Die Parteien waren Wettbewerber beim Vertrieb von Telekommunikationsdienstleistungen. Das beklagte Unternehmen ließ durch Mitarbeiter Passanten im Eingangsbereich eines Warenhauses gezielt und individuell ansprechen, um diesen die Vorzüge von sogenannten Pre-Selection-Verträgen zu schildern. Das klagende Unternehmen sah hierin eine wettbewerbswidrige Praxis und klagte auf Unterlassung.

Die Entscheidung des BGH:

Bereits mit Urteil vom 01.04.2004 (I ZR 227/01 – Ansprechen in der Öffentlichkeit I) hatte der BGH über einen fast identischen Fall zu entscheiden. In dem dortigen Verfahren urteilte der BGH, dass das gezielte individuelle Ansprechen von Personen an öffentlichen Orten grundsätzlich als wettbewerbswidrig im Sinne des § 1 UWG a.F. einzuordnen sei. Dies gelte jedenfalls dann, wenn der Werbende für den Angesprochenen nicht als solcher eindeutig erkennbar sei.
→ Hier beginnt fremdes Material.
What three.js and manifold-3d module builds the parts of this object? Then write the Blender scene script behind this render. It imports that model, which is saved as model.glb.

Dieses Urteil hat der BGH in seiner jetzigen Entscheidung auch unter der Geltung des neu gefassten UWG bestätigt. Das gezielte und individuelle Ansprechen von Passanten im öffentlichen Verkehrsraum sei auch nach neuem Recht grundsätzlich als eine unzumutbare Belästigung im Sinne der §§ 3, 7 Abs. 1 UWG n.F. anzusehen, wenn der Werbende für den Angesprochenen nicht als solcher eindeutig erkennbar sei.
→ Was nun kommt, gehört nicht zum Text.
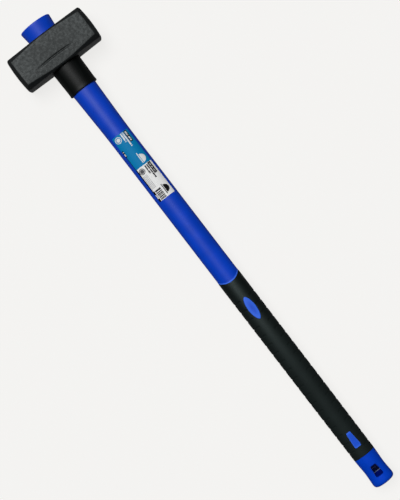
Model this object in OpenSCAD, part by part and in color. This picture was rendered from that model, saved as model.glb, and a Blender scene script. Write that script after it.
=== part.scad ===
// Long-handled sledge hammer lying on one cheek of its head.
// +X runs down the handle from the head to the butt, +Y along the head, +Z up.
// The origin is on the flat lower cheek, straight below the middle of the eye.

/* [Head] */
// Length of the head from striking face to striking face
head_l = 144; // [120:1:180]
// Width of the head measured along the handle
head_w = 56.5; // [50:0.5:70]
// Depth of the head from cheek to cheek
head_d = 56; // [52:1:70]
// Crown radius of each striking face
face_crown_r = 230; // [150:10:400]
// Rounding where a striking face meets the sides
face_edge_r = 4; // [2:0.5:6]
// Rounding of the four long edges
long_edge_r = 2; // [1:0.25:4]
// Width of each long bevel where it reaches a striking face
bevel_end = 8; // [5:0.5:12]
// Width of each long bevel half way along the head
bevel_mid = 2.5; // [0.5:0.25:4]
// Rounding round both mouths of the eye
eye_mouth = 1.5; // [0.5:0.25:3]
// Sweep radius of the forged crease on the upper cheek
crease_sweep_r = 280; // [100:5:400]
// Radius of the tool that leaves the crease
crease_tool_r = 1.6; // [1:0.1:3]
// Greatest depth of the crease
crease_depth = 0.8; // [0.3:0.1:1.2]
// Tilt of the crease tool, which lets the crease fade at both ends
crease_tilt = 15; // [8:1:25]
// Distance of the crease below the middle of the head
crease_x = 9; // [0:0.5:12]

/* [Handle jacket] */
// Overall length of the handle from the flared top to the butt
handle_l = 894; // [700:1:1100]
// Length of handle that stands out of the top of the head
stub_l = 23; // [15:1:40]
// Width of the plain shaft
shaft_w = 37.5; // [32:0.1:42]
// Depth of the plain shaft, which sets how oval the whole handle is
shaft_d = 30; // [26:0.1:34]
// Rise of the neck over the plain shaft, on each side
neck_rise = 2.05; // [1:0.05:4]
// Rise of the handle at the top of the head over the neck, on each side
eye_rise = 3.8; // [2:0.05:4.5]
// Rise of the flared top over the handle at the top of the head, on each side
flare_rise = 2.5; // [1.2:0.05:4]
// Distance from the neck to the plain shaft
taper_l = 77; // [50:1:110]
// Chamfer round the flared top
flare_edge = 1.6; // [0.5:0.1:3]
// Diameter of the mark that the core's locating pin leaves
pin_mark_d = 1.8; // [1:0.1:3]
// Distance of the pin mark below the neck
pin_mark_x = 32; // [10:1:60]
// Angle of the pin mark round the handle
pin_mark_turn = 35; // [0:1:60]

/* [Butt] */
// Length of the butt below the grip
butt_l = 54; // [48:0.5:80]
// Step down from the grip to the butt, on each side
butt_step = 0.1; // [0:0.05:1]
// Depth of the waist round the butt
butt_waist = 0.95; // [0.4:0.05:1.6]
// Distance of the waist's middle from the grip
butt_waist_x = 25; // [20:0.5:30]
// Half length of the waist
butt_waist_half = 23; // [18:0.5:25]
// Corner radius of the butt
butt_corner_r = 7.5; // [4:0.5:10]
// Distance of the hanging hole from the grip
hang_x = 19; // [12:0.5:24]
// Length of the hanging hole at the surface
hang_l = 19.7; // [14:0.1:22]
// Width of the hanging hole at its end nearer the grip
hang_w_top = 9.6; // [7:0.2:12]
// Width of the hanging hole at its end nearer the butt
hang_w_end = 12.8; // [9:0.2:16]
// Length of the hanging hole at mid depth, where it is pinched
hang_throat = 5.5; // [5:0.5:12]

/* [Handle core] */
// Thinnest cover of the jacket over the glass-fibre rod, above and below it
core_wall = 1.8; // [1:0.1:4]
// Cover of plastic over the rod's upper end
core_cover = 8; // [4:1:20]
// Distance that the rod runs past the end of the grip
core_past_grip = 4; // [0:0.5:7]

/* [Eye resin] */
// Thickness of the resin between the handle and the eye
resin_t = 1.0; // [0.5:0.1:2]
// Distance of the resin below the top of the head
resin_sink = 1.8; // [0.5:0.1:4]

/* [Collar] */
// Length of the collar below the head
collar_l = 47; // [30:1:60]
// Thickness of the collar against the head
collar_top_t = 2.1; // [1.5:0.1:4]
// Thickness of the collar at its lower rim
collar_rim_t = 3.3; // [2:0.1:5]
// Rounding of the lower rim
collar_rim_r = 1; // [0.3:0.1:2]
// Distance from the collar's rim to the start of the shaft's taper
neck_gap = 7; // [2:0.5:15]

/* [Grip] */
// Length of the grip along its sides
grip_l = 346; // [280:0.5:420]
// Step up from the shaft to the grip's top, on each side
grip_step = 0.4; // [0:0.05:1.5]
// Fall of the grip's side two thirds of the way down
grip_fall_mid = 0.25; // [0:0.05:1]
// Fall of the grip's side at its lower end
grip_fall_end = 0.75; // [0:0.05:1.5]
// Thickness of the grip over the jacket
grip_t = 3; // [2:0.1:3.5]
// Reach of the jacket's rounded lip into the grip
lip_reach = 8; // [4:0.5:12]
// Length of the lens-shaped window
lens_l = 40; // [30:0.5:60]
// Width of the lens-shaped window
lens_w = 13.6; // [10:0.2:18]
// Width of the lens at its blunt tips
lens_tip_w = 3.4; // [0.5:0.1:4]
// Distance of the lens from the top of the grip
lens_x = 39.5; // [20:0.5:60]
// Length of the wedge-shaped window
wedge_l = 27.7; // [20:0.2:40]
// Width of the wedge at its end nearer the head
wedge_w_top = 7.8; // [6:0.1:12]
// Width of the wedge at its end nearer the butt
wedge_w_end = 11.7; // [8:0.1:16]
// Distance of the wedge from the lower end of the grip
wedge_gap = 16.4; // [10:0.1:30]
// Height that both windows stand proud of the grip
window_proud = 0.3; // [0.1:0.05:0.6]
// Distance between neighbouring finger grooves along each flank
groove_pitch = 16.16; // [12:0.02:24]
// Distance of the first groove from the top of the grip
groove_x = 41; // [20:0.5:60]
// Least distance of the last groove from the lower end of the grip
groove_clear = 12; // [6:0.5:30]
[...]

Das gesetzliche Regelbeispiel des § 7 Abs. 2 Nr. 1 UWG hielt der BGH nicht für einschlägig. Danach ist eine unzumutbare Belästigung dann anzunehmen, wenn bei einer Werbung erkennbar ist, dass der Empfänger der Werbung diese nicht wünscht. Dieser Fall lag nach Ansicht des BGH nicht vor, denn ein entgegenstehender Wille des Angesprochenen sei bei der individuellen Ansprache im öffentlichen Verkehrsraum nicht erkennbar. Allerdings sei eine unzumutbare Belästigung im Sinne der Generalklausel des §7 Abs.1 UWG gegeben.
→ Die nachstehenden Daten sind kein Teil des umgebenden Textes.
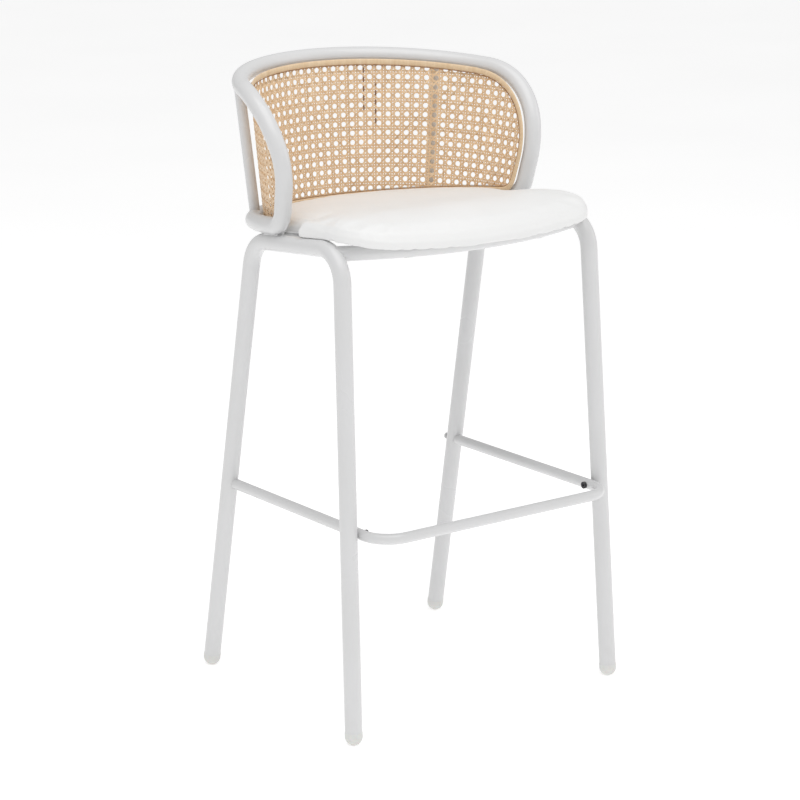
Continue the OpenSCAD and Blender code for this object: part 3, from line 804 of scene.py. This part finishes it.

Der BGH nimmt – wie auch in der zitierten Vorentscheidung – an, dass das unlautere Moment der Werbung nicht darin zu sehen sei, dass bei einem erheblichen Teil der Angesprochenen eine psychische Zwangslage geschaffen würde und diese durch die Ansprache eher geneigt seien, auf ein beworbenes Angebot einzugehen. Die Unlauterkeit sei vielmehr darin zu erblicken, dass die gezielte und individuelle Direktansprache von Passanten an öffentlichen Orten eine unerbetene Kontaktaufnahme und damit ein belästigender Eingriff in die Individualsphäre des Umworbenen sei. Der Passant würde in seinem Bedürfnis, auch im öffentlichen Raum möglichst ungestört zu bleiben, beeinträchtigt. Der Werbende mache sich in einem solchen Fall, wenn er nicht als solcher eindeutig erkennbar sei, den Umstand zunutze, dass es einem Gebot der Höflichkeit unter zivilisierten Menschen entspräche, einer fremden Person, die sich beispielsweise nach dem Weg erkundigen möchte, nicht von vorneherein abweisend und ablehnend gegenüberzutreten. Darin sei ein unlauteres Erschleichen von Aufmerksamkeit für die eigenen, zunächst verdeckt gehaltenen gewerblichen Zwecke zu sehen. Die belästigende Wirkung sei zwar in der Regel nur gering. Eine Werbemethode, bei der ein belästigendes Verhalten allerdings bewusst und gezielt angewandt würde, widerspräche gleichwohl dem Gebot des § 7 Abs. 1 UWG.

Fazit:

Unter Berücksichtigung dieses Urteils sollte bei Direktmarketingaktionen in Fußgängerzonen und an anderen öffentlichen Plätzen darauf geachtet werden, dass der Werbecharakter der Aktion für das angesprochene Publikum eindeutig erkennbar ist. Unter dieser Voraussetzung besteht nach Ansicht des BGH für das Publikum die Möglichkeit, sich der Werbung ohne Weiteres zu entziehen. Ein unlauteres Verdecken der eigenen gewerblichen Zwecke ist in diesem Fall nicht gegeben.